How to Verify Credentials
Verifying a practitioner’s credentials is straightforward. CA ANZ maintains an online member search tool; enter the individual’s name and the site confirms current membership status. CPA Australia offers a similar portal. ASIC’s Professional Registers list every Registered Company Auditor and Liquidator, and the Tax Practitioners Board provides a searchable directory of registered tax and BAS agents. Businesses should perform all three checks where relevant, particularly before engaging anyone to sign an audit report or lodge tax documents. If the person’s name does not appear, request clarification in writing. Genuine professionals welcome the opportunity to demonstrate compliance.
Conclusion
The difference between a Chartered Accountant and a general accountant in Australia rests on three pillars: qualification pathway, regulatory authority and scope of services. Chartered Accountants complete a rigorous postgraduate program, accrue mentored experience and operate under one of the strictest ethical regimes in the professional world. That training equips them to handle audits, complex tax matters and high-level strategic advice. General accountants range from equally qualified CPAs to unaligned bookkeepers; they provide invaluable compliance and management services but may face legal limits on auditing and certain tax activities.
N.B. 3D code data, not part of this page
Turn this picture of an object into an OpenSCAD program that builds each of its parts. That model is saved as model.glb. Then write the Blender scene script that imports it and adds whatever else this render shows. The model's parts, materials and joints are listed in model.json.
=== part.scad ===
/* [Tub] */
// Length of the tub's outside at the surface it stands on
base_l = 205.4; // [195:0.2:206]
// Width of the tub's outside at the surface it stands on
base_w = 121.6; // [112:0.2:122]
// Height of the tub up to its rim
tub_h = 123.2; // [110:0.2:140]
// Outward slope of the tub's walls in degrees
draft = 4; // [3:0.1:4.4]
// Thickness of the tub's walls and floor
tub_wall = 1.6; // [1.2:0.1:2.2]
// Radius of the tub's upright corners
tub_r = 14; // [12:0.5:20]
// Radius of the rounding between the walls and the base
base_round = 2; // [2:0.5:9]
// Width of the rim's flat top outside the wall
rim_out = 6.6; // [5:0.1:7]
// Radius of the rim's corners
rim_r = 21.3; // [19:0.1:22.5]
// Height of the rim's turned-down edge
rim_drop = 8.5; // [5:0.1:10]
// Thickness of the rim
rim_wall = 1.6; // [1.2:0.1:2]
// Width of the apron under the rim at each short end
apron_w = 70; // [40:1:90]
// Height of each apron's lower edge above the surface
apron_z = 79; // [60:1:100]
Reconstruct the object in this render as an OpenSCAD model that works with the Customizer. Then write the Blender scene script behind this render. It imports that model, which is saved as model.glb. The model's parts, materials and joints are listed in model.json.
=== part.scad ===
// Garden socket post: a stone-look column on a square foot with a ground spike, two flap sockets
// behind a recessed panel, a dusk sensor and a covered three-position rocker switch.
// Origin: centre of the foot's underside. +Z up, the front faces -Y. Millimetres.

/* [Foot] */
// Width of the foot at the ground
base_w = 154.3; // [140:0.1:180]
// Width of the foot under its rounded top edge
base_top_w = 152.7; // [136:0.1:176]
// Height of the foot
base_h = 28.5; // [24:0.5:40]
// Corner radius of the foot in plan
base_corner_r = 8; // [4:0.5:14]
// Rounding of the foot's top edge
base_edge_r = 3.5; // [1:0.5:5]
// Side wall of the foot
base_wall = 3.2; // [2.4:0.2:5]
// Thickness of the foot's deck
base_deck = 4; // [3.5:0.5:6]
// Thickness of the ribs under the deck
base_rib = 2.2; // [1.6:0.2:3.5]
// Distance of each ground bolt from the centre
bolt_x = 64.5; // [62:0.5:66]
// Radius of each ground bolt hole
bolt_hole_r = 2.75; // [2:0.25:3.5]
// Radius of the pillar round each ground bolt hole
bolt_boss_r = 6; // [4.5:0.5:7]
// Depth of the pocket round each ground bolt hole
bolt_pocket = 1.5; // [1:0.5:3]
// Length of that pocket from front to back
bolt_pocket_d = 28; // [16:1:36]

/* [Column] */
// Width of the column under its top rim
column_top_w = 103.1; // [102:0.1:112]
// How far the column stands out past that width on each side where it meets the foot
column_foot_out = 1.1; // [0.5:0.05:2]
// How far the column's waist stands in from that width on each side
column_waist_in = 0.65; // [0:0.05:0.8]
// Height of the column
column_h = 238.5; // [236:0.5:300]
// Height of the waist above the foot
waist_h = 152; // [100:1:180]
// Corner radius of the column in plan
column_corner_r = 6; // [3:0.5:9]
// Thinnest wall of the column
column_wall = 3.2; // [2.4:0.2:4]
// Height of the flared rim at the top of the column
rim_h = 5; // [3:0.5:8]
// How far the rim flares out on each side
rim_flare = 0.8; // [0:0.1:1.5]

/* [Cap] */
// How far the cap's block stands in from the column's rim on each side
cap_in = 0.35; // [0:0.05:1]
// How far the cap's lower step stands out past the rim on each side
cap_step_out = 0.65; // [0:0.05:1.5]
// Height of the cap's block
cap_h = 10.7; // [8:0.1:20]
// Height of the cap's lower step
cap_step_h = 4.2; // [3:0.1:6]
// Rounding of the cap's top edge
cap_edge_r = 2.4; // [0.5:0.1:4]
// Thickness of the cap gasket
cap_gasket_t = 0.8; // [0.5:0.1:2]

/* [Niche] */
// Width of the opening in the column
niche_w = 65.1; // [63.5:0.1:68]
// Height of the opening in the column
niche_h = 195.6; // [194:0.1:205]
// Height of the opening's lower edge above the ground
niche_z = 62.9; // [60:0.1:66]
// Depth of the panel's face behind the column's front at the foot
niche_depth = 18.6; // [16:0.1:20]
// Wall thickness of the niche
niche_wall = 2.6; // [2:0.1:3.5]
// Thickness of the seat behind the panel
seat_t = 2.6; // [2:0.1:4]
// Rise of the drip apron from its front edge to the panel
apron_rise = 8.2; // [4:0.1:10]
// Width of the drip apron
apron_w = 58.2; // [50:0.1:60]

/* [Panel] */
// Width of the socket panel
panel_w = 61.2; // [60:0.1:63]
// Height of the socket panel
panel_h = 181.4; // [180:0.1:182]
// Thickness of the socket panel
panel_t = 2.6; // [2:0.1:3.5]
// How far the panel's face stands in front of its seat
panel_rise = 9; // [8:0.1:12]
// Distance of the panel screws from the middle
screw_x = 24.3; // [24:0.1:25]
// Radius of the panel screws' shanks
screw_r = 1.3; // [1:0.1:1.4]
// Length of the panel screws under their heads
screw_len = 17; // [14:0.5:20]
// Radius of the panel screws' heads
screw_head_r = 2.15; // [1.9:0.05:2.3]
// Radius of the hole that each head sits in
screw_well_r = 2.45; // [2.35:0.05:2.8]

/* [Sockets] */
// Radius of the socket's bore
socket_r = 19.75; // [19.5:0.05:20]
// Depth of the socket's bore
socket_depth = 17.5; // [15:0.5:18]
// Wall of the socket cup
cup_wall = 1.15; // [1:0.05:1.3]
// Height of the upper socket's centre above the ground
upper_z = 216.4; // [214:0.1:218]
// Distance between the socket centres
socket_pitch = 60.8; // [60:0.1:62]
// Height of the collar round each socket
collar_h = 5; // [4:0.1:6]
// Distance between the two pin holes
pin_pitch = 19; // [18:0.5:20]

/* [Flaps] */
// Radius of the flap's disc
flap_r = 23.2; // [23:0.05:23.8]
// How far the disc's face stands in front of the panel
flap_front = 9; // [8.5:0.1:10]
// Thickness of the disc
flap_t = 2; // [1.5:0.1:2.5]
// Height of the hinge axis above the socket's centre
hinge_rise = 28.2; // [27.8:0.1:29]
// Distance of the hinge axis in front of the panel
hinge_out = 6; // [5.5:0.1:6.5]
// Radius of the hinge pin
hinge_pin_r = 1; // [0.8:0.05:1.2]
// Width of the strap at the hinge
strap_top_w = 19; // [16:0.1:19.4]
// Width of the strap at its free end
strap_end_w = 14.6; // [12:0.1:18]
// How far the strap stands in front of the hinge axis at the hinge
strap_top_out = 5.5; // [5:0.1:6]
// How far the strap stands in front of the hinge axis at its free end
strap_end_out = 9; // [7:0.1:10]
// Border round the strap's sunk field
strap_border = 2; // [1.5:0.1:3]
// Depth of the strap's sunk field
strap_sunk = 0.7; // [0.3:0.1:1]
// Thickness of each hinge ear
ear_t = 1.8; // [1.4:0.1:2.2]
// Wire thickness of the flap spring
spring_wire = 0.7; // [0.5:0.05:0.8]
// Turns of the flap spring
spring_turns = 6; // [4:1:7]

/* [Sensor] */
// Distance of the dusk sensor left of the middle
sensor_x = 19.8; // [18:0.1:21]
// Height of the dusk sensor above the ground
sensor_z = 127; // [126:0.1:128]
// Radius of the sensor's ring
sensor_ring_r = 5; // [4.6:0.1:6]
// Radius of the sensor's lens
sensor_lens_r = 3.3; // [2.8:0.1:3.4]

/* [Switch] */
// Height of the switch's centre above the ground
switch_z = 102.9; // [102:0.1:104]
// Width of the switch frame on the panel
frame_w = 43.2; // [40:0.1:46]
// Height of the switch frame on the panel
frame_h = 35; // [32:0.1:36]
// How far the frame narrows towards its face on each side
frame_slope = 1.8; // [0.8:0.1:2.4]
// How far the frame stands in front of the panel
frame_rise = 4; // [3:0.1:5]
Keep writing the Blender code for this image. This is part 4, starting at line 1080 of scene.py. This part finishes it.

Choosing between them is not a matter of prestige but of fit. Consider the complexity of your affairs, the regulatory requirements you must meet and the value you expect from the engagement. Verify credentials through member and government registers, weigh cost against potential benefit, and engage the professional whose training aligns with your needs. Armed with this knowledge, you can navigate the Australian accounting landscape with confidence, knowing precisely what the CA designation signifies and when an accountant without it will serve you just as well.